Comisarios: Olivier Berggruen e Ingrid Pfeiffer

Coproducción: Schirn Kuntshalle Frankfurt

Museo Guggenheim

Abandoibarra, s/n. Bilbao

Hasta el 2 de mayo

En la galería Apollinaire de

Milán, Klein reveló su programa en una serie de monocromos azules, todos idénticos, aunque cada uno tenía un precio diferente -"el valor debe reflejar la intensidad del sentimiento invertido en la creación de la obra y no lo que ésta parecía"-. "Yves, le monochrome" identifica cada uno de sus trabajos mediante un patrón numérico precedido de las siglas "IKB", después de haber aplicado la pintura con un rodillo o con esponjas, muchas de las cuales acabarían formando parte de la propia tela.

El resultado de toda esa exaltación de la materialidad del color -estridentes amarillos, rosas, rojos, naranjas, verdes, y el ultramarino IKB- es esta exposición, un recorrido de montaje impecable -si prescindimos de la piscina plana cubierta de Azul Klein, una divertida frivolidad hecha para la ocasión en la sala fish, en donde es imposible que vaya a refrescarse la Serpiente de Richard Serra-, aunque excesivamente entregada a la mitomanía objetual de un trabajo que el propio autor consideraba un culto al vacío. "Mis obras son las cenizas de mi arte", afirmaba. La muestra resume siete años de producción de un autor que murió muy joven -le fulminaron tres ataques al corazón- con obras procedentes de colecciones europeas, públicas y privadas.
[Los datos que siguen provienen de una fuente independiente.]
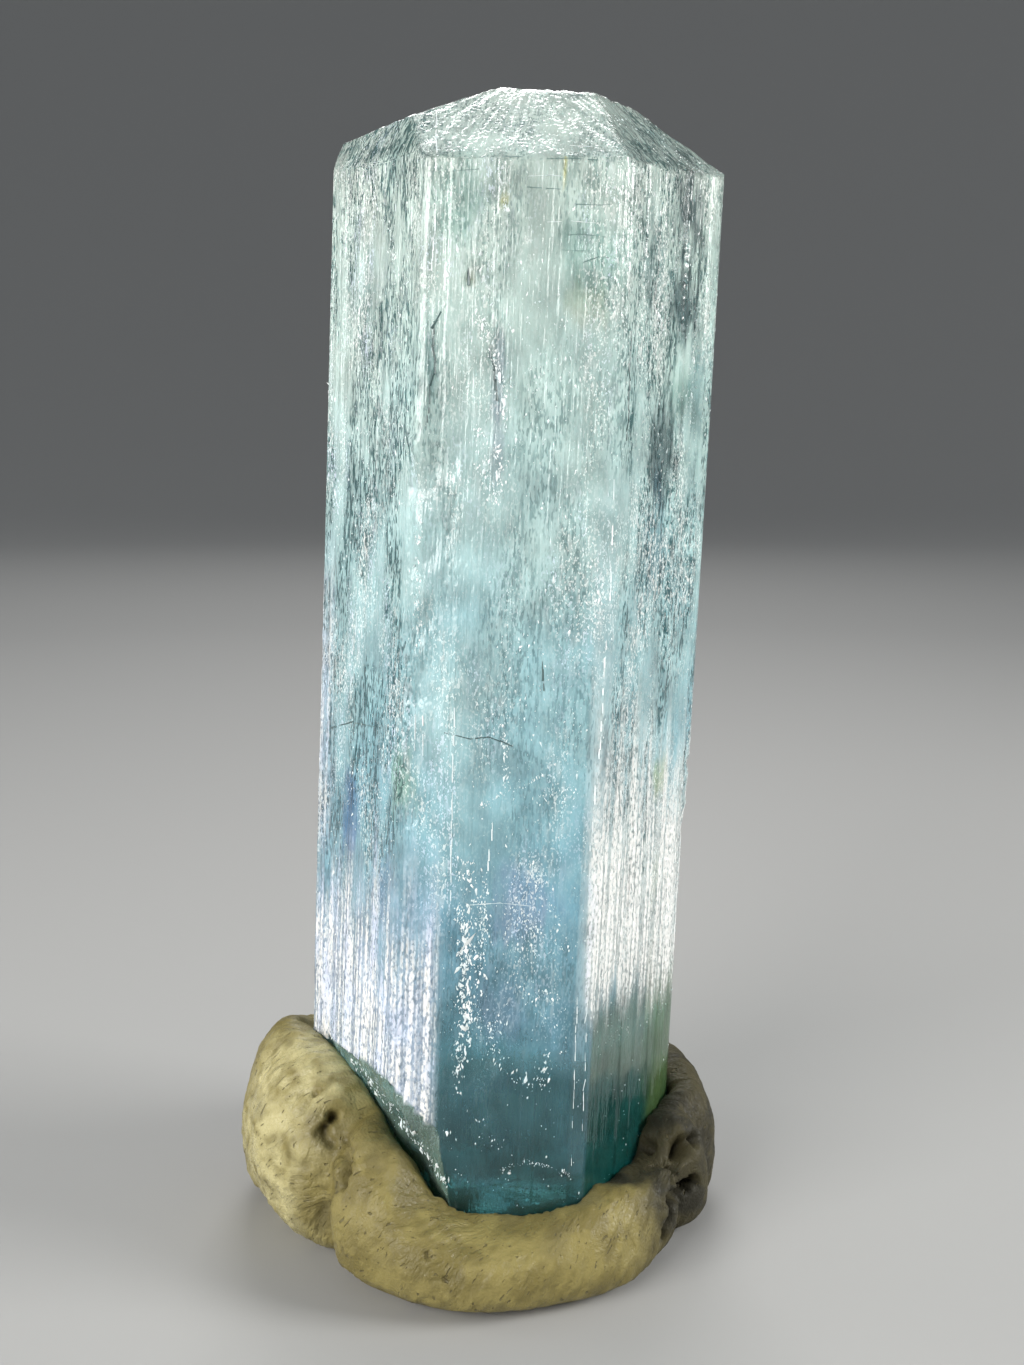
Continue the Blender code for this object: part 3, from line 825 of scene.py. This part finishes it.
def standing(place, normal, along, wide, long, tall, turn):
    # a matrix for a small form on a surface, its long side turned a little from along
    side = normal.cross(along).normalized()
    up = side.cross(normal).normalized()
    spin = Matrix.Rotation(turn, 3, normal)
    axes = Matrix((spin @ side * wide, spin @ up * long, normal * tall)).transposed().to_4x4()
    return Matrix.Translation(place) @ axes


def fleckCrowd(place, frostGlare, clear):
    crowd = smoothStep(streak(place, 0.5, 0.2, 81.0) + 0.5 * streak(place, 1.7, 0.7, 83.0), -0.15, 0.6)
    return (0.12 + crowd) * (1.0 - 0.65 * clear) + 0.3 * frostGlare


def buildFlecks(gem):
    rng = random.Random(flecks["seed"])
    upright = uprightMatrix()
    axis = (upright.to_3x3() @ Vector((0, 0, 1))).normalized()
    inverse = upright.inverted()
    skin = bmesh.new()
    skin.from_mesh(gem.data)
    tree = BVHTree.FromBMesh(skin)
    zoneLayer = skin.verts.layers.float_color["zones"]
    faces = [f for f in skin.faces if f.normal.z > -0.1]
    weights = []
    for face in faces:
        vert = face.verts[0]
        frostGlare, clear = vert[zoneLayer][:2]
        place = inverse @ vert.co / mm
        crowd = fleckCrowd(place, frostGlare, clear)
        if place.x > crystal["rightFace"] and place.z < crystal["breakTop"]:
            crowd *= flecks["footShare"]
        weights.append(face.calc_area() * crowd)
    shape = template(4, 0.25)
    bm = bmesh.new()
    wide, long = (value * mm for value in flecks["size"])

    def lay(spot, normal, size):
        grow = size * rng.lognormvariate(-0.25, 0.5)
        turn = rng.gauss(0.0, 0.3)
        tilt = Vector((rng.gauss(0, 0.35), rng.gauss(0, 0.35), rng.gauss(0, 0.35)))
        matrix = standing(
            spot,
            (normal + tilt).normalized(),
            axis,
            wide * grow * rng.uniform(0.6, 1.3),
            long * grow * rng.uniform(0.4, 1.2),
            flecks["height"] * mm,
            turn,
        )
        addCopy(bm, shape, matrix)

    for face in rng.choices(faces, weights, k=flecks["scattered"]):
        corner = rng.choice(face.verts).co
        lay(face.calc_center_median().lerp(corner, rng.random()), face.normal, rng.uniform(0.4, 0.9))
    for path, count, spread, size in flecks["clusters"]:
        for _ in range(count):
            at = rng.random() * (len(path) - 1)
            step = min(int(at), len(path) - 2)
            u, v = Vector(path[step]).lerp(Vector(path[step + 1]), at - step)
            reach = spread * flecks["pixelsPerMm"]
            spot, normal = touched(tree, u + rng.gauss(0, 0.5 * reach), v + rng.gauss(0, 0.8 * reach))
            if spot is not None:
                lay(spot, normal, size)
    bmesh.ops.recalc_face_normals(bm, faces=bm.faces)
    piece = meshObject("etchFlecksAndGlints", bm)
    report(f"{len(piece.data.polygons)} faces in the flecks")
    skin.free()
    return piece, tree


def strand(bm, shape, tree, path, radius, whole, rng):
    # a hair-thin rod laid in the surface along a line of picture points; whole is the share of it kept
    last = None
    for (u0, v0), (u1, v1) in zip(path, path[1:]):
        steps = max(1, int(math.hypot(u1 - u0, v1 - v0) / flecks["threadStep"]))
        for i in range(steps + 1):
            share = i / steps
            wander = rng.gauss(0.0, flecks["threadWander"])
            spot, _ = touched(tree, u0 + (u1 - u0) * share + wander, v0 + (v1 - v0) * share)
            if spot is None:
                continue
            if last is not None and (spot - last).length > 1e-6 and rng.random() < whole:
                run = spot - last
                turn = run.to_track_quat("Z", "Y").to_matrix().to_4x4()
                thick = radius * mm * rng.uniform(0.5, 1.2)
                size = Matrix.Diagonal((thick, thick, run.length * flecks["threadOverlap"], 1.0))
                addCopy(bm, shape, Matrix.Translation((spot + last) / 2) @ turn @ size)
            last = spot


def buildLines(tree):
    rng = random.Random(flecks["seed"] + 1)
    shape = template(5, 1.0)
    pieces = {}
    for kind, (name, whole) in lineKinds.items():
        bm = bmesh.new()
        for path, radius, own in lines.values():
            if own == kind:
                strand(bm, shape, tree, path, radius, whole, rng)
        bmesh.ops.recalc_face_normals(bm, faces=bm.faces)
        pieces[name] = meshObject(name, bm)
    return pieces


def etchMaterial(name, light, shade, roughness):
    nodes = Nodes(name)
    place = nodes.add("TexCoord").outputs["Object"]
    blotch = nodes.add("TexNoise", {"Vector": place, "Scale": 2.0 / mm, "Detail": 2.0}).outputs["Fac"]
    nodes.link(mixed(nodes, ranged(nodes, blotch, 0.35, 0.65), shade, light), "Base Color")
    nodes.shader.inputs["Roughness"].default_value = roughness
    return nodes.material


# mineral tack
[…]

Protegido de Pierre Restany, amigo de Tinguely y Arman, y admirado por Albert Camus, Klein decidió, en 1948, firmar el cielo azul de Niza. Fue su primera propiedad legal. En 1955 entró en un frenético periodo de producción en el que el monocromo se presentaba como un objeto autorreflexivo, un espacio fenomenológico y de análisis de la contingencia. Todo ello se puede ver en esta muestra, sus célebres vaciados en miniatura de La Victoria de Samotracia, la Venus de Milo junto a sus IKB de su época blu; la maqueta para la decoración del teatro de la ópera de Gelsenkirchen y otros proyectos protominimalistas, como la exposición Le Vide (el vacío), en el que presentaba una galería parisiense completamente vacía donde el visitante debía pagar 1.500 francos para entrar; sus "pinturas de fuego" creadas con lanzallamas, las antropometrías (hechas con los "pinceles vivientes" de mujeres desnudas que se revolcaban sobre grandes hojas de papel blanco mientras seis músicos y tres cantantes actuaban alrededor de un escenario), monodorados, relieves planetarios y sus cosmogonías, hechas con las huellas del viento y la lluvia.

Puede que antes que Klein estuvieran Malévich y Duchamp; y que Anish Kapoor o Martin Creed hayan robado sus mejores ideas. Pero entretanto habrá que valorar que su obra fue capaz de revelar el significado de casi todos los movimientos artísticos nacidos después de los sesenta. Con todo, muy pocos le perdonaron aquella ingratitud que mostró hacia sus influencias, y que él mismo transformó en angustia, al afirmar que Duchamp y todos los dadaístas habían suprimido todos los valores, como el punto final del arte. Recuerden su célebre Salto al vacío (1962), hecha con una fotografía manipulada. El karateca había caído mal en la lona

'Hiroshima' (1961), obra de Yves Klein.
'Hiroshima' (1961), obra de Yves Klein.